In 1860, Okada followed Takechi and practiced martial arts in Chūgoku and Kyushu regions. Takechi considered that house of Okada would have difficulties with covering travel expenses and so asked the feudal lord of Oka domain in Bungo province to accommodate his student. In Oka, Izō studied Jikishi-ryu school of kendo. Around May 1861, he left to Edo and returned to Tosa in April of the following year. The same year he joined Tosa Kinnoto, organized by Takechi and loyal to the Sonnō Jōi movement. For some reason however, he was later crossed off from the name list, along with Ike Kurata and 弘田恕助.

Starting with Inoue Saichiro, who was the shita metsuke (low class inspector of foot soldiers) of the Tosa Domain, Izō assassinated Honma Seiichiro who was his comrade, Ikeuchi Daigaku, Mori Magoroku, Ogawara Juzo, Watanabe Kinzan, and Ueda Jonosuke, who were government officials and yoriki (police sergeants) that belonged to the Kyoto City Magistrate, Tada Tatewaki (son of Nagano Shuzen who commanded Ansei no Taigoku [suppression of extremists by the Shogunate] and Murayama Kazue, who during the assassination was tied to a bridge and made a public display alive). Those killings were conducted in the name of "Heaven's punishment" (天誅, Tenchū), as Takechi called it. Izō became known as 'Hitokiri (man-slayer) Izō' and feared, with a fellow hitokiri Tanaka Shinbei of Satsuma Province.

Izō later worked as a bodyguard; in 1863 Izō, owing to the mediation of Sakamoto Ryōma, was hired by Katsu Kaishu. Three assassins attacked Kaishu, but when Izō cut one of them down and gave a roar, the remaining two assassins ran away. Katsu, confident in Izō's skill as his own bodyguard, made him become a bodyguard of Nakahama Manjirō. When they went to a western style grave that Manjirō had built, four assassins tried to attack Manjirō, but Izō had sensed the two ambushes that were hiding, and told Manjirō not to escape impulsively but to stay put with his back against the gravestone, and slew the two attackers down. The remaining two attackers made an escape.

After the Coup of August 18 in 1863, the Kinnoto lost its momentum. Around June 1864, he was captured by a shogunate official, and on the charge of being tattooed, he was banished from the capital Kyoto; at the same time, an official of the Tosa Domain captured him, and deported him to his hometown.

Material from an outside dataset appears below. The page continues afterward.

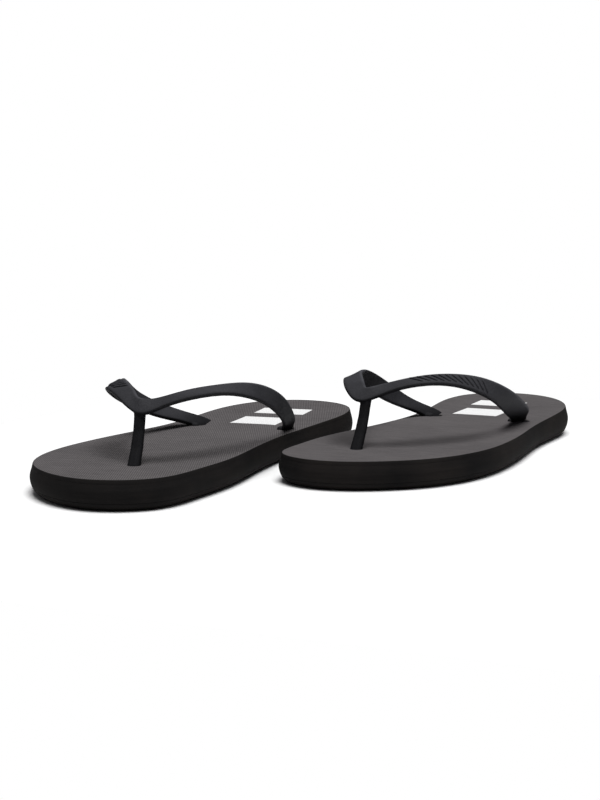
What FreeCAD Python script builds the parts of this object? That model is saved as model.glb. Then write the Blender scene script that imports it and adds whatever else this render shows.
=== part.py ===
import FreeCAD, Part
import os

# A pair of rubber thong sandals (flip flops), standing flat on the floor.
# Millimetres. +Z up, +Y toward the toes, +X toward the wearer's right.
# The origin is on the floor, at the centre of the pair's bounding box.

Vector = FreeCAD.Vector

# ---- one sole, drawn for the left foot: +X is the medial (big toe) side ----
SOLE_LENGTH = 280.0
FOREFOOT_HEIGHT = 14.0
HEEL_RISE = 5.0            # how much higher the back end of the footbed lies
WEDGE_START_Y = -28.0      # the footbed is level in front of this line
OUTSOLE_THICKNESS = 3.5
FOOTBED_THICKNESS = 2.0
FOOTBED_INSET = 1.6        # the side wall bulges this far beyond the footbed's edge
OUTSOLE_INSET = 0.8
OUTSOLE_BEVEL = 1.8        # the lower edge is cut back by this much, all round
HALF_LENGTH = SOLE_LENGTH / 2

# widest outline of the sole, heel to toe along the medial side, then back
OUTLINE = [
    (0.0, -HALF_LENGTH), (31.0, -125.5), (36.4, -106.0), (34.6, -83.0), (30.6, -50.0),
    (29.2, -15.0), (31.2, 25.0), (33.8, 66.0), (31.6, 98.0), (23.6, 128.0),
    (0.0, HALF_LENGTH), (-31.0, 128.6), (-50.0, 107.0), (-60.6, 74.0), (-61.4, 42.0),
    (-57.0, 3.0), (-51.2, -35.0), (-48.4, -75.0), (-44.0, -107.5), (-33.5, -126.0),
]

# ---- holes through the sole, and the strap's round anchors in them ----
TOE_HOLE = (-2.0, 96.0)
LATERAL_HOLE = (-35.0, -52.0)
MEDIAL_HOLE = (18.0, -50.0)
TOE_SHANK_RADIUS = 3.0
SIDE_SHANK_RADIUS = 4.0
SHANK_CLEARANCE = 0.15
TOE_PLUG_RADIUS = 8.5
SIDE_PLUG_RADIUS = 6.5
PLUG_THICKNESS = 3.0
PLUG_CLEARANCE = 0.3
# place, shank radius and plug radius of each anchor
ANCHORS = [
    (TOE_HOLE, TOE_SHANK_RADIUS, TOE_PLUG_RADIUS),
    (LATERAL_HOLE, SIDE_SHANK_RADIUS, SIDE_PLUG_RADIUS),
    (MEDIAL_HOLE, SIDE_SHANK_RADIUS, SIDE_PLUG_RADIUS),
]
SHANK_TOP = 1.5            # how far a shank stands above the level footbed, round the band's end

# ---- strap: a flat moulded band whose two arms meet over the toe post ----
BAND_THICKNESS = 2.2
BAND_STEPS = 3             # flat pieces of the band between two stations
POST_WIDTH = 5.4
POST_TOP = (-3.0, 87.5, 24.5)      # height is above the level footbed
POST_CHAMFER = 1.2

# Each station: a point on the band's front edge and one on its rear edge, from the
# lateral hole forward over the toe post and back to the medial hole. Heights are
# above the level footbed.
BAND_STATIONS = [
    ((-33.5, -43.0, -4.0), (-31.5, -66.0, -4.0)),
    ((-33.5, -41.5, -1.0), (-32.5, -63.5, -0.5)),
    ((-34.0, -37.0, 1.0), (-37.0, -54.0, 3.5)),
    ((-36.0, -26.5, 4.0), (-43.0, -39.0, 8.5)),
    ((-39.5, -10.5, 8.0), (-46.5, -18.0, 15.5)),
    ((-43.0, 9.0, 14.0), (-46.5, 2.5, 23.0)),
    ((-44.0, 29.5, 21.0), (-41.0, 23.0, 30.0)),
    ((-39.5, 49.5, 27.5), (-32.5, 43.0, 33.5)),
    ((-30.0, 67.0, 30.5), (-21.5, 61.0, 33.5)),
    ((-16.0, 82.5, 28.0), (-10.5, 76.0, 31.0)),
    ((-2.0, 90.0, 22.5), (-4.5, 84.0, 29.5)),
    ((8.5, 85.0, 26.0), (1.0, 79.0, 28.5)),
    ((18.0, 70.5, 29.0), (9.5, 64.5, 31.0)),
    ((25.5, 53.5, 29.0), (19.0, 46.5, 32.5)),
    ((30.0, 34.5, 25.5), (26.0, 26.5, 32.0)),
    ((31.5, 14.0, 19.5), (30.0, 5.5, 27.5)),
    ((30.5, -4.5, 12.5), (30.5, -14.5, 20.0)),
    ((27.0, -20.5, 7.0), (28.0, -32.5, 11.5)),
    ((23.0, -32.5, 3.0), (23.5, -48.0, 5.0)),
    ((20.0, -39.0, -0.5), (18.5, -58.5, 0.0)),
    ((19.5, -41.0, -4.0), (18.0, -61.0, -4.0)),
]

# ---- printed bars on the heel of the footbed ----
PRINT_THICKNESS = 0.25
# centre of each bar, its length across the heel and its width along the foot
PRINT_BARS = [
    ((-4.0, -67.5), 27.0, 24.0),
    ((-2.5, -101.0), 30.0, 17.0),
]

# ---- how the two sandals stand beside each other ----
PAIR_SPACING = 84.0        # across, between the two soles' own origins
PAIR_STAGGER = 89.0        # the right sandal stands this far ahead
TOE_IN = 4.3               # degrees that each sandal's toes turn inward

SIDE_REACH = 100.0         # half the width of blocks that are cut down to the outline


def closed_curve(points):
    """Smooth closed curve through the points."""
    curve = Part.BSplineCurve()
    curve.interpolate(Points=points, PeriodicFlag=True)
    return curve


def outline_face(inset=0.0):
    """Flat face inside the sole's outline at z = 0, drawn in by the inset."""
    widest = closed_curve([Vector(x, y, 0) for x, y in OUTLINE])
    points = []
    for x, y in OUTLINE:
        place = Vector(x, y, 0)
        tangent = widest.tangent(widest.parameter(place))[0]
        points.append(place + Vector(-tangent.y, tangent.x, 0) * inset)
    return Part.Face(Part.Wire([closed_curve(points).toShape()]))


def profile_edges(offset):
    """The footbed's side profile in the YZ plane, moved vertically by the offset."""
    level = FOREFOOT_HEIGHT + offset
    front = Vector(-SIDE_REACH, HALF_LENGTH + 10, level)
    start = Vector(-SIDE_REACH, WEDGE_START_Y, level)
    middle = Vector(-SIDE_REACH, (WEDGE_START_Y - HALF_LENGTH) / 2, level)
    back = Vector(-SIDE_REACH, -HALF_LENGTH, level + HEEL_RISE)
    wedge = Part.BezierCurve()
    wedge.setPoles([start, middle, back])
    slope = HEEL_RISE / (HALF_LENGTH + WEDGE_START_Y) * 2
    end = back + Vector(0, -10, 10 * slope)
    return [Part.makeLine(front, start), wedge.toShape(), Part.makeLine(back, end)], front, end


def block_between(low_offset, high_offset):
    """Wide block between two copies of the footbed's profile; low None means the floor."""
    top_edges, top_front, top_end = profile_edges(high_offset)
    if low_offset is None:
        low_front = Vector(-SIDE_REACH, top_front.y, 0)
        low_end = Vector(-SIDE_REACH, top_end.y, 0)
        low_edges = [Part.makeLine(low_front, low_end)]
    else:
        low_edges, low_front, low_end = profile_edges(low_offset)
    sides = [Part.makeLine(top_front, low_front), Part.makeLine(top_end, low_end)]
    edges = Part.sortEdges(top_edges + low_edges + sides)[0]
    face = Part.Face(Part.Wire(edges))
    return face.extrude(Vector(2 * SIDE_REACH, 0, 0))


def tall_outline(inset, low, high):
    """Prism on the sole's outline from one height to another."""
    prism = outline_face(inset).extrude(Vector(0, 0, high - low))
    prism.translate(Vector(0, 0, low))
    return prism


def cylinder(place, radius, low, high):
    """Upright cylinder at an (x, y) place."""
    return Part.makeCylinder(radius, high - low, Vector(place[0], place[1], low))


def holes(low, high):
    """Drills for the strap's three shanks."""
    drills = []
    for place, shank_radius, plug_radius in ANCHORS:
        drills.append(cylinder(place, shank_radius + SHANK_CLEARANCE, low, high))
    return drills


def make_outsole():
    """Bottom layer: bevelled lower edge, and three round pockets for the anchors."""
    lower_rim = outline_face(OUTSOLE_INSET + OUTSOLE_BEVEL).OuterWire
    upper_rim = outline_face(OUTSOLE_INSET).OuterWire
    upper_rim.translate(Vector(0, 0, OUTSOLE_BEVEL))
    bevelled = Part.makeLoft([lower_rim, upper_rim], True, True)
    body = bevelled.fuse(tall_outline(OUTSOLE_INSET, OUTSOLE_BEVEL, OUTSOLE_THICKNESS))
    for place, shank_radius, plug_radius in ANCHORS:
        body = body.cut(cylinder(place, plug_radius + PLUG_CLEARANCE, -1, OUTSOLE_THICKNESS + 1))
    return body


def make_midsole():
    """Foam core: a wedge on the widest outline."""
    prism = tall_outline(0, OUTSOLE_THICKNESS, FOREFOOT_HEIGHT + 2 * HEEL_RISE)
    body = prism.common(block_between(None, -FOOTBED_THICKNESS))
    return body.cut(holes(0, FOREFOOT_HEIGHT + HEEL_RISE))


def make_footbed():
    """Top sheet that follows the wedge."""
    prism = tall_outline(FOOTBED_INSET, 0, FOREFOOT_HEIGHT + 2 * HEEL_RISE)
    body = prism.common(block_between(-FOOTBED_THICKNESS, 0))
    return body.cut(holes(0, FOREFOOT_HEIGHT + HEEL_RISE))


def make_heel_print():
    """Two plain straight bars of printed film on the footbed."""
    bars = []
    for (x, y), length, width in PRINT_BARS:
        corner = Vector(x - length / 2, y - width / 2, 0)
        bar = Part.makeBox(length, width, 2 * FOREFOOT_HEIGHT, corner)
        bars.append(bar.common(block_between(0, PRINT_THICKNESS)))
    return Part.makeCompound(bars)


def band_section(front, rear, along):
    """Rectangle across the band, from its front edge to its rear edge."""
    normal = (rear - front).cross(along)
    normal.normalize()
    thick = normal * (BAND_THICKNESS / 2)
    corners = [front + thick, rear + thick, rear - thick, front - thick]
    return Part.makePolygon(corners + corners[:1])


def edge_curve(points):
    """Smooth open curve that passes the stations at whole-number parameters."""
    curve = Part.BSplineCurve()
    curve.interpolate(Points=points, Parameters=list(range(len(points))))
    return curve


def make_band():
    """Flat band lofted through its stations, from the lateral hole to the medial one."""
    lift = Vector(0, 0, FOREFOOT_HEIGHT)
    front_edge = edge_curve([Vector(*front) + lift for front, rear in BAND_STATIONS])
    rear_edge = edge_curve([Vector(*rear) + lift for front, rear in BAND_STATIONS])
    sections = []
    for step in range((len(BAND_STATIONS) - 1) * BAND_STEPS + 1):
        place = step / BAND_STEPS
        along = front_edge.getD1(place)[1] + rear_edge.getD1(place)[1]
        sections.append(band_section(front_edge.value(place), rear_edge.value(place), along))
    return Part.makeLoft(sections, True, True)


def post_section(centre):
    """Square with cut corners, level, at a height."""
    half = POST_WIDTH / 2
    cut = half - POST_CHAMFER
    plan = [(half, cut), (cut, half), (-cut, half), (-half, cut),
            (-half, -cut), (-cut, -half), (cut, -half), (half, -cut)]
    corners = [centre + Vector(x, y, 0) for x, y in plan]
    return Part.makePolygon(corners + corners[:1])


def make_strap():
    """One moulded piece: two arms, toe post, three shanks and their round anchors."""
    foot = Vector(TOE_HOLE[0], TOE_HOLE[1], FOREFOOT_HEIGHT - 1)
    head = Vector(POST_TOP[0], POST_TOP[1], FOREFOOT_HEIGHT + POST_TOP[2])
    post = Part.makeLoft([post_section(foot), post_section(head)], True, True)
    above = make_band().fuse(post).cut(block_between(None, 0))
    pieces = []
    plug_low = OUTSOLE_THICKNESS - PLUG_THICKNESS
    for place, shank_radius, plug_radius in ANCHORS:
        pieces.append(cylinder(place, plug_radius, plug_low, OUTSOLE_THICKNESS))
        pieces.append(cylinder(place, shank_radius, plug_low, FOREFOOT_HEIGHT + SHANK_TOP))
    return above.fuse(pieces).removeSplitter()


def place_left(shape):
    """Turn the left sandal toe-in and move it to its side of the pair."""
    placed = shape.copy()
    placed.rotate(Vector(0, 0, 0), Vector(0, 0, 1), -TOE_IN)
    placed.translate(Vector(-PAIR_SPACING / 2, -PAIR_STAGGER / 2, 0))
    return placed


def place_right(shape):
    """Mirror image of the left sandal, standing further ahead."""
    placed = place_left(shape).mirror(Vector(0, 0, 0), Vector(1, 0, 0))
    placed.translate(Vector(0, PAIR_STAGGER, 0))
    return placed


def main():
    os.makedirs("parts", exist_ok=True)
    layers = {
        "outsole": make_outsole(),
        "midsole": make_midsole(),
        "footbed": make_footbed(),
        "heel_print": make_heel_print(),
        "strap": make_strap(),
    }
    back_end = place_left(layers["midsole"]).optimalBoundingBox().YMin
    front_end = place_right(layers["midsole"]).optimalBoundingBox().YMax
    to_centre = Vector(0, -(back_end + front_end) / 2, 0)
    for name, shape in layers.items():
        for side, place in (("left", place_left), ("right", place_right)):
            placed = place(shape)
            placed.translate(to_centre)
            placed.exportStep("parts/" + side + "_" + name + ".step")


main()
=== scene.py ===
import math

import bmesh
import bpy
import numpy as np
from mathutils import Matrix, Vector
from mathutils.geometry import delaunay_2d_cdt


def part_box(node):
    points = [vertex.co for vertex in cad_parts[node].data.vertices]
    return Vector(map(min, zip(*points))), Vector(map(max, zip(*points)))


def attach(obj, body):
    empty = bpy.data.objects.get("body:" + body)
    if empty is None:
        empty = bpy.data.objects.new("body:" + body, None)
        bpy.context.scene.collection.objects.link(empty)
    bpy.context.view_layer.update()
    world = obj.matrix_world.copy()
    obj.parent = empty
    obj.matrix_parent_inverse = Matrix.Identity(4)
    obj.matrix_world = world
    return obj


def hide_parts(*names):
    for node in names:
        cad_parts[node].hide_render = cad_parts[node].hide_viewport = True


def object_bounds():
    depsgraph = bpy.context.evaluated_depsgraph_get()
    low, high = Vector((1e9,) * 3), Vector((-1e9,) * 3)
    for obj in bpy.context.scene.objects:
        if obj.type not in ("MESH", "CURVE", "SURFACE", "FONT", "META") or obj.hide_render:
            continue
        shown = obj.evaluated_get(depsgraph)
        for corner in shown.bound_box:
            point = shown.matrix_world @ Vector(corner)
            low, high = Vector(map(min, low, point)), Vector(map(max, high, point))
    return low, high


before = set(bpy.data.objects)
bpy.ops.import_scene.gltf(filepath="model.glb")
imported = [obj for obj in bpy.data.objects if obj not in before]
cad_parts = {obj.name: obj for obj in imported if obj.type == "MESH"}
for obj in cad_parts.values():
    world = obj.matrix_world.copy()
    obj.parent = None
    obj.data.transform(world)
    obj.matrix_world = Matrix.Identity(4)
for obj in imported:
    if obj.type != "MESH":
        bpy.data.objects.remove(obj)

# A pair of thong sandals. Every shape is worked out in the left sandal's own
# millimetres (x to the inner side of the foot, y to the toes, z up from the
# floor), then moved into the row frame in metres, and mirrored for the right.

CAD_BOX = [list(corner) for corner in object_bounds()]
MM = 0.001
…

In 1865 however, he was involved in yet another assassination, that of Yoshida Tōyō, the regent of Tosa whom he killed before his rise to power. In the Tosa Domain, all his comrades of the Tosa Kinnoto were arrested for that assassination and the series of assassinations that took place in the capital Kyoto. With the exception of Takechi, who was a Joshi (superior warrior) rank, they all underwent severe torture. Takechi, who learned of Izō's arrest, wrote in a letter to his home, 'it is better for such a fool to die soon, and how his parents would lament over him for returning unashamedly to his hometown,’ which indicates his ill feeling towards Izō. Letters which were considered to be written by Tauchi Keikichi (Takechi’s real younger brother) and so on tell that since his house stood in Shichiken machi, Izō was also disdainfully referred to as '七以.’ On learning of Izō's arrest, some comrades both in and out of prison, including the Yamauchi family who was behind Yoshida's assassination, became afraid that Izō's confession may put them on line, and planned to poison Izō; however, Takechi successfully argued against the plan. Izō endured severe torture, but he finally made a full confession and was beheaded on May 11, 1865, and his head was put on public display.

His death poem read 'My mind that served for you came to nothing, and will only clear up after you've gone.' (君か為 尽す心は 水の泡 消にしのちそ すみ渡るべき)

His grave is the family grave in the mountains near Azo Station at Kōchi City, Kōchi Prefecture. He was buried under his personal name, Okada Yoshifuru.

There are some photographs passed around as photos of Izō, but most of them show Chojiro Kondo and Seizo Okada. There are no known photographs of actual Izō.

==Izō in fiction==

Several films feature Okada Izō as protagonist, most notably Hideo Gosha's Hitokiri (1969) (portrayed by Shintaro Katsu) and Takashi Miike's Izo (2004) (portrayed by Kazuya Nakayama). The NHK Taiga drama Ryōmaden (2009) featured him several times (portrayed by Takeru Sato) as one of Sakamoto Ryōma's friends and Takechi Hanpeita's assassins.

In manga, Nobuhiro Watsuki based the character Kurogasa Udō Jin-e of his series Rurouni Kenshin on Izō; the author admits that the character bears little resemblance to Izō. Hideaki Sorachi also based Nizo Okada, a character in his work Gintama, on Izō. Masami Kurumada, author of the popular Saint Seiya manga series, more recently added a character to his work, called Capricorn Izō, who is inspired by Okada. The manga Assassin by Hiroshi Hirata is based on the same story depicted in the film Hitokiri.

In the video game Way of the Samurai 4, one of the characters, Kogure, may be inspired by Izō Okada.

Okada also appeared in Kengo, a video game based on nine legendary swordsmen. In the game, his full name is revealed to be Okada Izō Nobutoshi and it is explained he uses a Goken style of swordsmanship, meaning to overpower the opponent through physical strength and audacious assaults, much like the Jigen-ryu used by some other hitokiri of the Bakumatsu period.

Okada appears as a character in the 2014 video game Ryū ga Gotoku Ishin!, as well as its 2023 remake, bearing similarities with Yakuza series character Akira Nishikiyama.

In 2018 he appeared in the mobile game Fate/Grand Order as an Assassin-class Servant.

Okada appears as a character in the 2024 video game "Rise of the Rōnin". His name is done as Izo Okada.